U.N. investigators say they now believe many of those flights were loaded with weapons. When U.N. sanctions shut down Ariana in November 2000, Flying Dolphin obtained a U.N. waiver, for reasons that are not clear, and continued flying the Dubai-Kandahar route until being shut down by the United Nations in January 2001. "Bout undoubtedly did supply al Qaeda and the Taliban with arms," Peter Hain, Britain's minister of European affairs and lead investigator into Bout's global arms trade, told the Associated Press on Feb. 19.

A 1998 Belgian intelligence report on Bout's activities, obtained by The Washington Post, says he made $50 million in Afghanistan, selling heavy weapons to the Taliban. However, Peleman and other investigators said they had doubts that Bout had earned that much money from the Taliban and al Qaeda, in part because Bout also supplied weapons to anti-Taliban leaders, some of whom were his close friends.

Nonetheless, the United States launched an effort to disrupt Bout's arms trading, trying to freeze his assets and pressuring other nations, especially the UAE, to expel him. U.S. officials said they were limited in what they could do because they believed Bout had violated no U.S. laws. One of Bout's companies, Air Cess Inc., based in Miami, was dissolved on Sept. 19, according to public records, and its telephone number no longer works.

In late 2000 the Clinton administration asked the UAE at an "extremely high level" to shut down Bout's operation, a former U.S. official said. UAE officials reponded that they had no evidence of criminal wrongdoing by Bout.
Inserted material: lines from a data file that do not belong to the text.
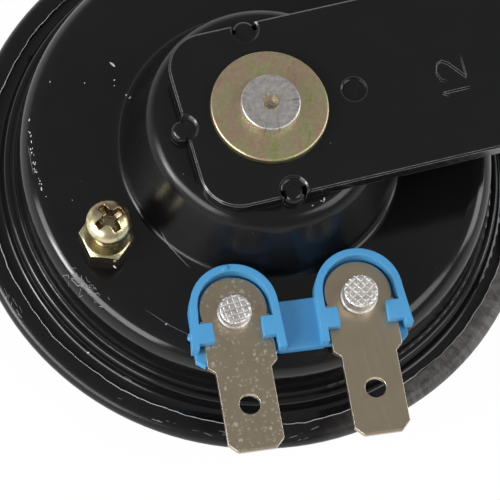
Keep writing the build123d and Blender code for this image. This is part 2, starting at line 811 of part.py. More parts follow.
with BuildPart() as disc_nut:
    with BuildSketch(Plane.XY.offset(disc_dish - disc_washer_thk - disc_nut_thk)):
        RegularPolygon(disc_nut_af / 2, 6, major_radius=False)
    extrude(amount=disc_nut_thk)
    with Locations((0, 0, disc_dish - disc_washer_thk - disc_nut_thk / 2)):
        Cone(disc_nut_af * 0.47, disc_nut_af * 0.47 + disc_nut_thk * math.sqrt(3), disc_nut_thk, mode=Mode.INTERSECT)
    with BuildSketch(Plane.XY.offset(disc_dish - disc_washer_thk - disc_nut_thk)):
        Circle(shank_r)
    extrude(amount=disc_nut_thk, mode=Mode.SUBTRACT)

# ==================================================================== export
housing.part.label = "housing"
export_step(housing.part, "parts/housing.step")
diaphragm.part.label = "diaphragm"
export_step(diaphragm.part, "parts/diaphragm.step")
gasket.part.label = "gasket"
export_step(gasket.part, "parts/gasket.step")
mounting_bracket.part.label = "mounting_bracket"
export_step(mounting_bracket.part, "parts/mounting_bracket.step")
bracket_washer.part.label = "bracket_washer"
export_step(bracket_washer.part, "parts/bracket_washer.step")
core.part.label = "core"
export_step(core.part, "parts/core.step")
coil_bobbin.part.label = "coil_bobbin"
export_step(coil_bobbin.part, "parts/coil_bobbin.step")
coil_winding.part.label = "coil_winding"
export_step(coil_winding.part, "parts/coil_winding.step")
coil_lead_start.part.label = "coil_lead_start"
export_step(coil_lead_start.part, "parts/coil_lead_start.step")
coil_lead_finish.part.label = "coil_lead_finish"
export_step(coil_lead_finish.part, "parts/coil_lead_finish.step")
terminal_holder.part.label = "terminal_holder"
export_step(terminal_holder.part, "parts/terminal_holder.step")
terminal_left.part.label = "terminal_left"
export_step(terminal_left.part, "parts/terminal_left.step")
terminal_right.part.label = "terminal_right"
export_step(terminal_right.part, "parts/terminal_right.step")
terminal_rivet_left.part.label = "terminal_rivet_left"
export_step(terminal_rivet_left.part, "parts/terminal_rivet_left.step")
terminal_rivet_right.part.label = "terminal_rivet_right"
export_step(terminal_rivet_right.part, "parts/terminal_rivet_right.step")
adjusting_screw.part.label = "adjusting_screw"
export_step(adjusting_screw.part, "parts/adjusting_screw.step")
screw_tip.part.label = "screw_tip"
export_step(screw_tip.part, "parts/screw_tip.step")
lock_nut.part.label = "lock_nut"
export_step(lock_nut.part, "parts/lock_nut.step")
inner_insulator.part.label = "inner_insulator"
export_step(inner_insulator.part, "parts/inner_insulator.step")
contact_leaf.part.label = "contact_leaf"
export_step(contact_leaf.part, "parts/contact_leaf.step")
moving_contact.part.label = "moving_contact"
export_step(moving_contact.part, "parts/moving_contact.step")
fixed_contact.part.label = "fixed_contact"
export_step(fixed_contact.part, "parts/fixed_contact.step")
contact_carrier.part.label = "contact_carrier"
export_step(contact_carrier.part, "parts/contact_carrier.step")
contact_spacer.part.label = "contact_spacer"
export_step(contact_spacer.part, "parts/contact_spacer.step")
insulating_washer.part.label = "insulating_washer"
export_step(insulating_washer.part, "parts/insulating_washer.step")
lead_tag.part.label = "lead_tag"
export_step(lead_tag.part, "parts/lead_tag.step")
armature.part.label = "armature"
export_step(armature.part, "parts/armature.step")
disc_spacer.part.label = "disc_spacer"
export_step(disc_spacer.part, "parts/disc_spacer.step")
tone_disc.part.label = "tone_disc"
export_step(tone_disc.part, "parts/tone_disc.step")
disc_washer.part.label = "disc_washer"
export_step(disc_washer.part, "parts/disc_washer.step")
disc_nut.part.label = "disc_nut"
export_step(disc_nut.part, "parts/disc_nut.step")
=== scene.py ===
import bpy
import json
import math
import random
from mathutils import Matrix, Vector
from mathutils.bvhtree import BVHTree


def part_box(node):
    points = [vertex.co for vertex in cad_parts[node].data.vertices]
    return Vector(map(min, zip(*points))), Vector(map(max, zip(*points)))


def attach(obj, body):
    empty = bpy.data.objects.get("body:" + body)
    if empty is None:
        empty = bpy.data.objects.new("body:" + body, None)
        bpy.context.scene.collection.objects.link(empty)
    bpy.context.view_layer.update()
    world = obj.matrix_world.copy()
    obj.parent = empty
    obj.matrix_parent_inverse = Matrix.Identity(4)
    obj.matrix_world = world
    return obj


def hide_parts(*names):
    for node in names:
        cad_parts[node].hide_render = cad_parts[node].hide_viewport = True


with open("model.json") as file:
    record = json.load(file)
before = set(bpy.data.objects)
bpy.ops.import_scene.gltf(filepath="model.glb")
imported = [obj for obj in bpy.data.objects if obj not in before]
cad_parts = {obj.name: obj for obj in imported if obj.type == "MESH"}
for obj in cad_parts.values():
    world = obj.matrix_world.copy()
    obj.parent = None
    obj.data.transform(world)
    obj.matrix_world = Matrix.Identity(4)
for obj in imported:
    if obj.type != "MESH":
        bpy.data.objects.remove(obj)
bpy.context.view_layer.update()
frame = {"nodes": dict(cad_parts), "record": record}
nodes = frame["nodes"]
MM = 0.001

# places of the solids that the paint follows, in millimetres from the frame's origin
holder_turn = math.radians(-6.35)      # the terminals' direction from -Y
hole_distance, hole_r = 10.0, 1.48     # locating holes of the bracket
ridge_r, ridge_foot_r = 29.1, 29.4     # stepped ridge at the foot of the wall
terrace_h, flange_h = 9.9, 7.65
lip_r = 31.06                          # cut edge of the folded rim


# ------------------------------------------------------------ material helper
class Nodes:
    """A node tree, with a short way to add and link its nodes."""

    def __init__(self, tree):
        self.tree = tree

    def node(self, kind, **settings):
        """New node; a setting that starts with in_ is the value of that input."""
        n = self.tree.nodes.new("ShaderNode" + kind)
        for key, value in settings.items():
            if key.startswith("in_"):
                n.inputs[key[3:].replace("_", " ")].default_value = value
            else:
                setattr(n, key, value)
        return n

    def link(self, a, b):
        self.tree.links.new(a, b)

    def feed(self, value, socket):
        """Link a socket, or set a number, vector or colour."""
        if isinstance(value, bpy.types.NodeSocket):
            self.link(value, socket)
        elif isinstance(value, tuple) and socket.type == "RGBA":
            socket.default_value = (*value, 1)
        else:
            socket.default_value = value

    def math(self, op, a, b=0.0):
        m = self.node("Math", operation=op)
        self.feed(a, m.inputs[0])
        self.feed(b, m.inputs[1])
        return m.outputs[0]

    def plus(self, a, b):
        return self.math("ADD", a, b)

    def minus(self, a, b):
        return self.math("SUBTRACT", a, b)

    def times(self, a, b):
        return self.math("MULTIPLY", a, b)

    def vector(self, op, a, b=None, scale=None):
        """Vector maths; a length or a dot product gives a number."""
        m = self.node("VectorMath", operation=op)
        self.feed(a, m.inputs[0])
        if b is not None:
            self.feed(b, m.inputs[1])
        if scale is not None:
            m.inputs["Scale"].default_value = scale
        return m.outputs["Value" if op in ("LENGTH", "DOT_PRODUCT") else "Vector"]

    def split(self, vector):
        """The x, y and z of a vector."""
        part = self.node("SeparateXYZ")
        self.link(vector, part.inputs[0])
        return part.outputs

    def join(self, *values):
        """Vector from its x, y and z; the ones left out are 0."""
        m = self.node("CombineXYZ")
        for value, socket in zip(values, m.inputs):
            self.feed(value, socket)
        return m.outputs[0]


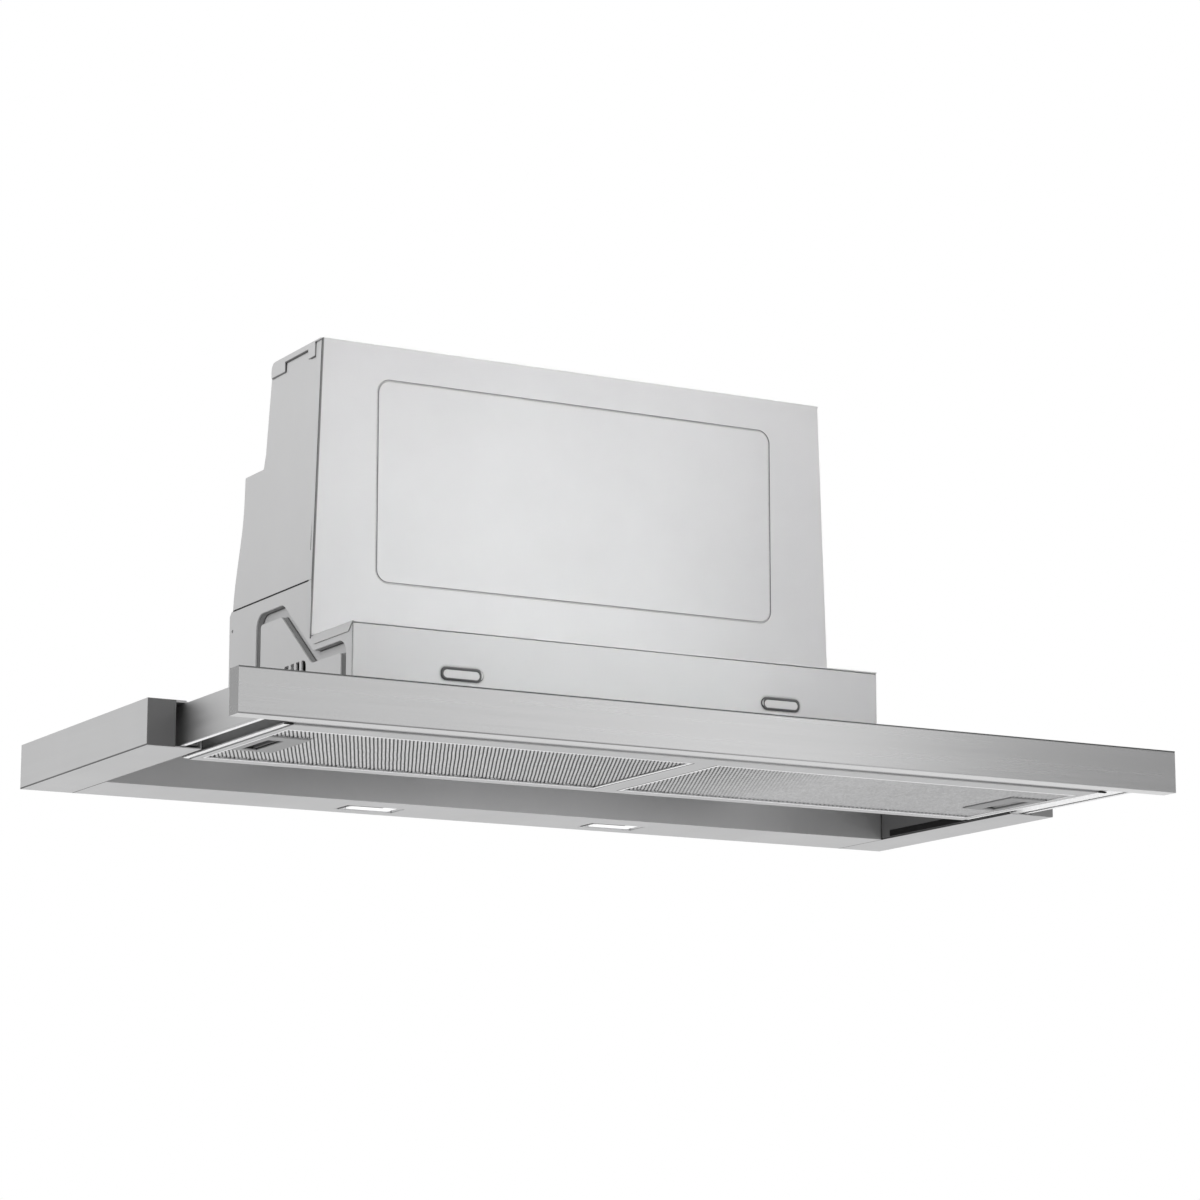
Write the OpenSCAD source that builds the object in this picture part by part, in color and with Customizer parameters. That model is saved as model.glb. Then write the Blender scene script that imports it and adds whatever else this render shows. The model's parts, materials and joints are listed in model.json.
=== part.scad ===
/* [Base] */
// Width across the base and the front panel
hood_w = 898; // [880:1:1000]
// Depth of the fixed base
base_depth = 290; // [286:1:310]
// Height of the fixed base
base_h = 39; // [39:0.5:44]
// Thickness of the folded sheet
sheet = 1; // [0.8:0.1:1]
// Width of the lip under each side member
lip_w = 48; // [46:0.5:52]
// Depth of the rear strip that carries the lamps
rear_strip_d = 77.7; // [74:0.1:80]
// Width of the cap on each side member's front end
cap_w = 24; // [20:0.5:25]

/* [Lamps] */
// Distance of each lamp from the middle
lamp_x = 126; // [90:1:220]
// Distance of the lamps from the rear
lamp_y = 32; // [28:0.5:40]
// Width of a lamp opening
lamp_w = 58; // [50:1:62]
// Depth of a lamp opening
lamp_d = 30; // [24:1:32]

/* [Pull-out] */
// Travel of the pull-out, from closed to fully out
travel = 155; // [120:1:160]
// Gap between the base and the closed front panel
close_gap = 11; // [10:0.5:16]
// Height of the front panel
panel_h = 37.2; // [36:0.1:38]
// Thickness of the front panel
panel_t = 17.5; // [16:0.5:24]
// Width left between upstand and side channel for a rail
rail_bay = 15; // [14.5:0.1:15.5]
// Top of the side channels above the underside
channel_top = 36; // [35.5:0.1:36]
// Height of the tray that holds the filters
tray_h = 12; // [11:0.5:14]
// Width of the tray's front border
tray_front_w = 23; // [18:1:26]
// Width of the tray's rear border
tray_rear_w = 13; // [10:0.5:16]
// Width of the tray's side borders
tray_side_w = 5.2; // [5:0.1:8]
// Width of the bar between the filters
tray_bar_w = 21; // [18:1:30]

/* [Filters] */
// Height of a filter's edge frame
filter_h = 9; // [8.5:0.1:9.5]
// Distance from one mesh fold to the next
mesh_pitch = 4.4; // [4:0.1:9]
// Height of the mesh folds
mesh_fold_h = 3.2; // [2.5:0.1:3.6]
// Length of a grip plate along the filter's outer end
grip_w = 76; // [66:1:90]
// Width of a grip plate
grip_d = 38.3; // [37:0.1:50]

/* [Lower housing] */
// Width of the lower housing
house_w = 524; // [500:1:540]
// Distance of the lower housing's rear wall from the rear
house_rear = 19.5; // [16:0.5:20]
// Distance of the lower housing's front from the base's front
house_setback = 9; // [8:0.5:14]
// Top of the front box
box_top = 121.3; // [119:0.1:130]
// Top of the lower housing behind the front box
house_top = 171.3; // [168:0.1:178]
// Wall of the moulded housings
wall = 1.6; // [1.2:0.1:1.8]
// Height of the front box lid's side flange
lid_flange_h = 8; // [7:0.5:10]

/* [Upper housing] */
// Top of the upper housing
hood_top = 387.5; // [380:0.5:395]
// Distance of the upper front face from the rear
upper_front = 197.3; // [196:0.1:200]
// Half width of the upper front face at its foot
upper_foot_x = 263.5; // [263:0.1:266]
// Half width of the upper front face at its top
upper_top_x = 255.6; // [250:0.1:260]
// Height of the shelf at the back of the upper housing
shelf_z = 292; // [288:0.5:296]
// Distance of the shelf's rear edge from the rear
shelf_rear = 41; // [38:0.5:42]
// Distance of the neck above the shelf from the rear
neck_rear = 81; // [74:0.5:82]
// Distance of the top's rear edge from the rear
top_rear = 91.5; // [90:0.5:99]
// Width of the outlined field on the front
field_w = 405; // [360:1:440]
// Height of the outlined field on the front
field_h = 183.5; // [150:0.1:190]
// Foot of the outlined field
field_z = 173.8; // [170:0.1:190]
// Corner radius of the outlined field
field_r = 12.5; // [6:0.5:20]

/* [Outlet] */
// Clear radius of the outlet
outlet_r = 72; // [70:0.5:72]
// Distance of the outlet's axis from the rear
outlet_y = 116.5; // [116:0.1:117]
// Height of the outlet's rim above the top
outlet_rim = 2; // [1:0.5:6]

/* [Blower] */
// Distance of the fan axis from the rear
fan_y = 114; // [113:0.5:115]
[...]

"We would have preferred they shut him down completely but they took helpful incremental steps that disrupted his operation," the source said, including imposing new and costly equipment requirements on his air fleet. When President Bush took office, the Bout project received less attention, U.S. officials said. Then came the Sept. 11 attacks. "Suddenly, he was back on our radar screen in a very significant way," a senior U.S. official said. "His importance suddenly loomed very large."